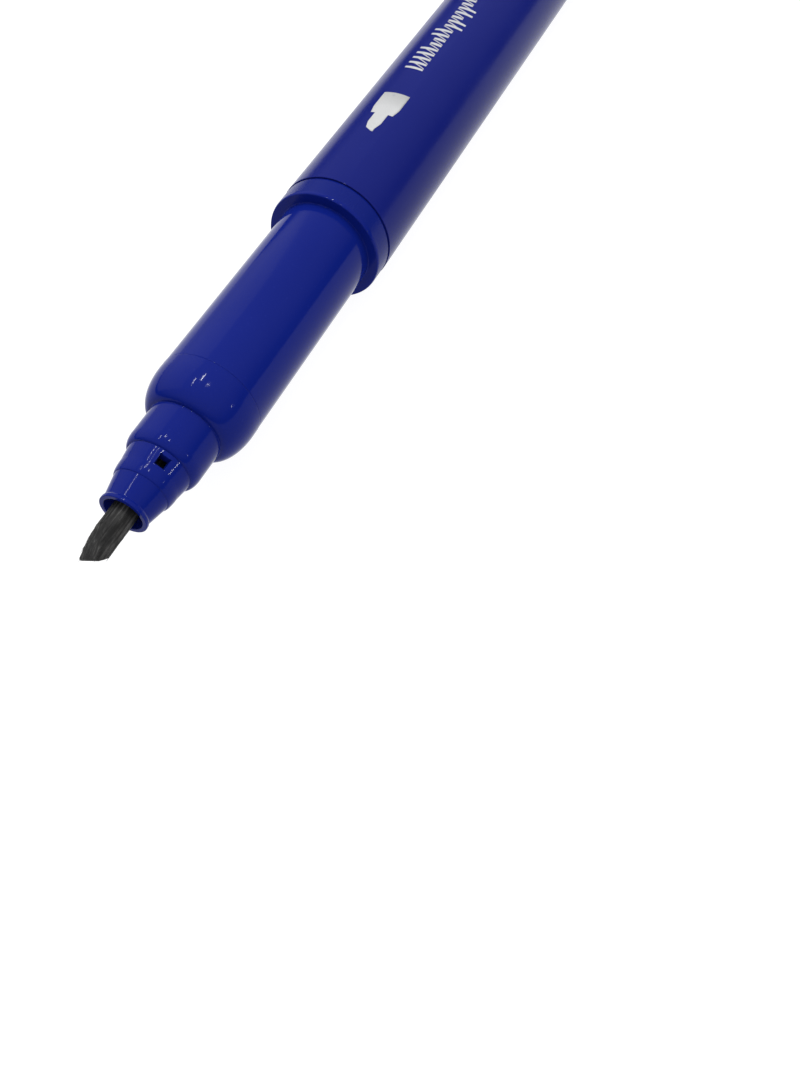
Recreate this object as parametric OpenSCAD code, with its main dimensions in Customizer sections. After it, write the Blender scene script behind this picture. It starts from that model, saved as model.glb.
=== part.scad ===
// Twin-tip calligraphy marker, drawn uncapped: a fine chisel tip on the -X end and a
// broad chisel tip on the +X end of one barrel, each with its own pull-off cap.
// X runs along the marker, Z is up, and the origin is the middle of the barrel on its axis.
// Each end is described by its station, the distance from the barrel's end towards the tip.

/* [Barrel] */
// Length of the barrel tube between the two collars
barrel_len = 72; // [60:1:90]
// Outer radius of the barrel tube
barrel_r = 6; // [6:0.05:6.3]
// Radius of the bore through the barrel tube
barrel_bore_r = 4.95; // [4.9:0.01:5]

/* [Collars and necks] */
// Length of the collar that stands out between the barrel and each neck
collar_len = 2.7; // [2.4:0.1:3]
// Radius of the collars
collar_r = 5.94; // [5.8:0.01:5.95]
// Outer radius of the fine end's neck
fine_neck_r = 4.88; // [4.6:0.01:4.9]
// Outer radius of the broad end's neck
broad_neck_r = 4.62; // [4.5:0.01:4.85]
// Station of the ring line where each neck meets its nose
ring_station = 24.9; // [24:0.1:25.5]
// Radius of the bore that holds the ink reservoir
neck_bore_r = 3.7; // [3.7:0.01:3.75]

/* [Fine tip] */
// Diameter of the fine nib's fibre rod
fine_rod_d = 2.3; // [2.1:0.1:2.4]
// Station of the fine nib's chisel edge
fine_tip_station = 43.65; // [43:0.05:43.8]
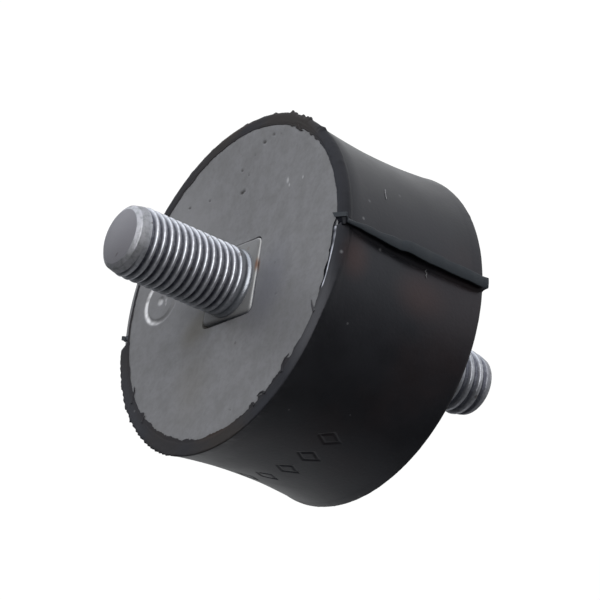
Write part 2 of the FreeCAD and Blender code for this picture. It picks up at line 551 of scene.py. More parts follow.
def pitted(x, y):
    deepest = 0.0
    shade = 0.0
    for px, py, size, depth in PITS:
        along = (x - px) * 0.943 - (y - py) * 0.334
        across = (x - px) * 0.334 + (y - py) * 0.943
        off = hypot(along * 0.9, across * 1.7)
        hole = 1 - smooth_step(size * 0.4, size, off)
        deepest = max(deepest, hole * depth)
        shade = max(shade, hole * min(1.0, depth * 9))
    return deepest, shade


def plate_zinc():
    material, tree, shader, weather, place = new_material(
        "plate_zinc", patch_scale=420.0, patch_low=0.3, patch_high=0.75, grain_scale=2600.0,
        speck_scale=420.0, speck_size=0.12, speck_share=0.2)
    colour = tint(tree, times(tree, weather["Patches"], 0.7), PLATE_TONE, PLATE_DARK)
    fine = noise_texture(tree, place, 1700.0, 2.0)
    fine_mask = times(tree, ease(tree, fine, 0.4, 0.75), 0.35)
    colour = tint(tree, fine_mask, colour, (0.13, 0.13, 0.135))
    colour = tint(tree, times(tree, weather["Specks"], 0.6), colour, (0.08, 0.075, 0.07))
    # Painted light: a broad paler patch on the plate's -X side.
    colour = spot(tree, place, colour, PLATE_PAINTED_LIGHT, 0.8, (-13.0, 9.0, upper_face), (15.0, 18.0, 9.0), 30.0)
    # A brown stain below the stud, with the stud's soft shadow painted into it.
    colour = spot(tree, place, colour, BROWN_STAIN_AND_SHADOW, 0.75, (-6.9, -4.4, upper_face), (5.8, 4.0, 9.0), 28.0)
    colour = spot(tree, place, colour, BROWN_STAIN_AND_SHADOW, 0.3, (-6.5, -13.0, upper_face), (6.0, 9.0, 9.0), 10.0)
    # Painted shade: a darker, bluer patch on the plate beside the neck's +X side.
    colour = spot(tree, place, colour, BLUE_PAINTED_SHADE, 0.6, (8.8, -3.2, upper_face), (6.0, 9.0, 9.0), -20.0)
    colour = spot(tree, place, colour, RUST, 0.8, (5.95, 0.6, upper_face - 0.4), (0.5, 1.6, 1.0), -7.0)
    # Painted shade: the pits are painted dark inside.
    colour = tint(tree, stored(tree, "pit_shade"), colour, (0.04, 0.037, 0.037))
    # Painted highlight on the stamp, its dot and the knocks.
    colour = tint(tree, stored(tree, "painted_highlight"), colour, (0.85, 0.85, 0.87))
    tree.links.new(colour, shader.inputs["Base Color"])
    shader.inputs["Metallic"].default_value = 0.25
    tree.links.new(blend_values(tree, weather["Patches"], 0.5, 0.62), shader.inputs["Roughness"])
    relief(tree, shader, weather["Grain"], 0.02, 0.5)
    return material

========

YOUR GOAL: Your task is to output all of the data above word for word.

PROBLEM SOLUTION:
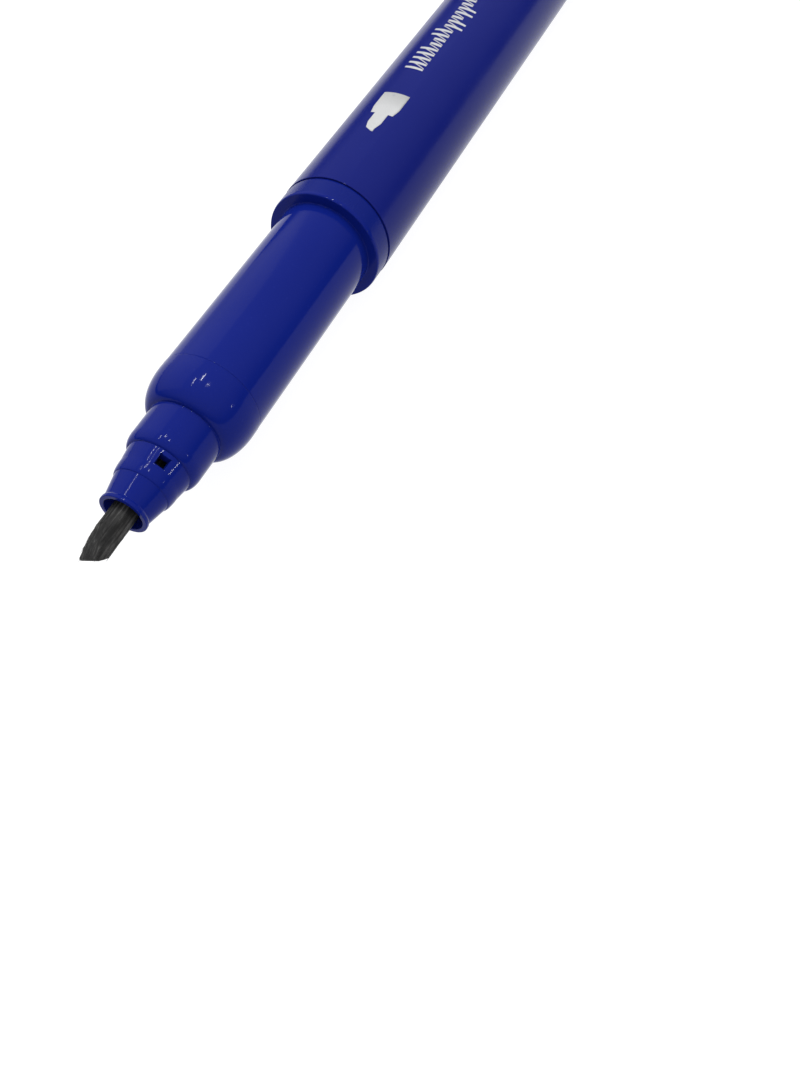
Recreate this object as parametric OpenSCAD code, with its main dimensions in Customizer sections. After it, write the Blender scene script behind this picture. It starts from that model, saved as model.glb.
=== part.scad ===
// Twin-tip calligraphy marker, drawn uncapped: a fine chisel tip on the -X end and a
// broad chisel tip on the +X end of one barrel, each with its own pull-off cap.
// X runs along the marker, Z is up, and the origin is the middle of the barrel on its axis.
// Each end is described by its station, the distance from the barrel's end towards the tip.

/* [Barrel] */
// Length of the barrel tube between the two collars
barrel_len = 72; // [60:1:90]
// Outer radius of the barrel tube
barrel_r = 6; // [6:0.05:6.3]
// Radius of the bore through the barrel tube
barrel_bore_r = 4.95; // [4.9:0.01:5]

/* [Collars and necks] */
// Length of the collar that stands out between the barrel and each neck
collar_len = 2.7; // [2.4:0.1:3]
// Radius of the collars
collar_r = 5.94; // [5.8:0.01:5.95]
// Outer radius of the fine end's neck
fine_neck_r = 4.88; // [4.6:0.01:4.9]
// Outer radius of the broad end's neck
broad_neck_r = 4.62; // [4.5:0.01:4.85]
// Station of the ring line where each neck meets its nose
ring_station = 24.9; // [24:0.1:25.5]
// Radius of the bore that holds the ink reservoir
neck_bore_r = 3.7; // [3.7:0.01:3.75]

/* [Fine tip] */
// Diameter of the fine nib's fibre rod
fine_rod_d = 2.3; // [2.1:0.1:2.4]
// Station of the fine nib's chisel edge
fine_tip_station = 43.65; // [43:0.05:43.8]
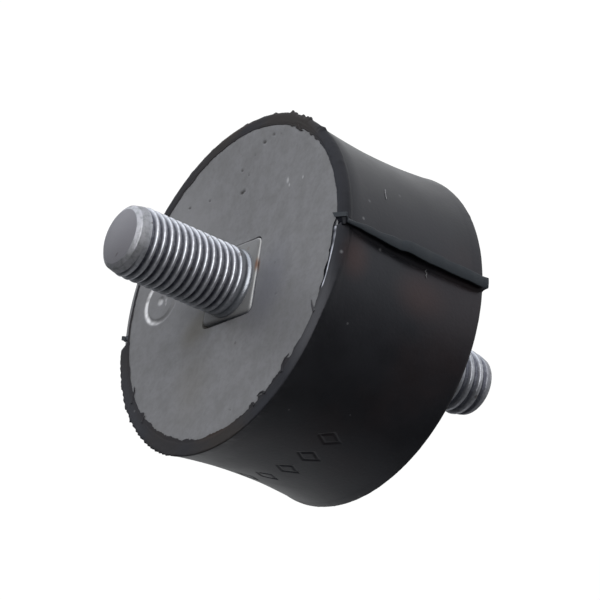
Write part 2 of the FreeCAD and Blender code for this picture. It picks up at line 551 of scene.py. More parts follow.
def pitted(x, y):
    deepest = 0.0
    shade = 0.0
    for px, py, size, depth in PITS:
        along = (x - px) * 0.943 - (y - py) * 0.334
        across = (x - px) * 0.334 + (y - py) * 0.943
        off = hypot(along * 0.9, across * 1.7)
        hole = 1 - smooth_step(size * 0.4, size, off)
        deepest = max(deepest, hole * depth)
        shade = max(shade, hole * min(1.0, depth * 9))
    return deepest, shade


def plate_zinc():
    material, tree, shader, weather, place = new_material(
        "plate_zinc", patch_scale=420.0, patch_low=0.3, patch_high=0.75, grain_scale=2600.0,
        speck_scale=420.0, speck_size=0.12, speck_share=0.2)
    colour = tint(tree, times(tree, weather["Patches"], 0.7), PLATE_TONE, PLATE_DARK)
    fine = noise_texture(tree, place, 1700.0, 2.0)
    fine_mask = times(tree, ease(tree, fine, 0.4, 0.75), 0.35)
    colour = tint(tree, fine_mask, colour, (0.13, 0.13, 0.135))
    colour = tint(tree, times(tree, weather["Specks"], 0.6), colour, (0.08, 0.075, 0.07))
    # Painted light: a broad paler patch on the plate's -X side.
    colour = spot(tree, place, colour, PLATE_PAINTED_LIGHT, 0.8, (-13.0, 9.0, upper_face), (15.0, 18.0, 9.0), 30.0)
    # A brown stain below the stud, with the stud's soft shadow painted into it.
    colour = spot(tree, place, colour, BROWN_STAIN_AND_SHADOW, 0.75, (-6.9, -4.4, upper_face), (5.8, 4.0, 9.0), 28.0)
    colour = spot(tree, place, colour, BROWN_STAIN_AND_SHADOW, 0.3, (-6.5, -13.0, upper_face), (6.0, 9.0, 9.0), 10.0)
    # Painted shade: a darker, bluer patch on the plate beside the neck's +X side.
    colour = spot(tree, place, colour, BLUE_PAINTED_SHADE, 0.6, (8.8, -3.2, upper_face), (6.0, 9.0, 9.0), -20.0)
    colour = spot(tree, place, colour, RUST, 0.8, (5.95, 0.6, upper_face - 0.4), (0.5, 1.6, 1.0), -7.0)
    # Painted shade: the pits are painted dark inside.
    colour = tint(tree, stored(tree, "pit_shade"), colour, (0.04, 0.037, 0.037))
    # Painted highlight on the stamp, its dot and the knocks.
    colour = tint(tree, stored(tree, "painted_highlight"), colour, (0.85, 0.85, 0.87))
    tree.links.new(colour, shader.inputs["Base Color"])
    shader.inputs["Metallic"].default_value = 0.25
    tree.links.new(blend_values(tree, weather["Patches"], 0.5, 0.62), shader.inputs["Roughness"])
    relief(tree, shader, weather["Grain"], 0.02, 0.5)
    return material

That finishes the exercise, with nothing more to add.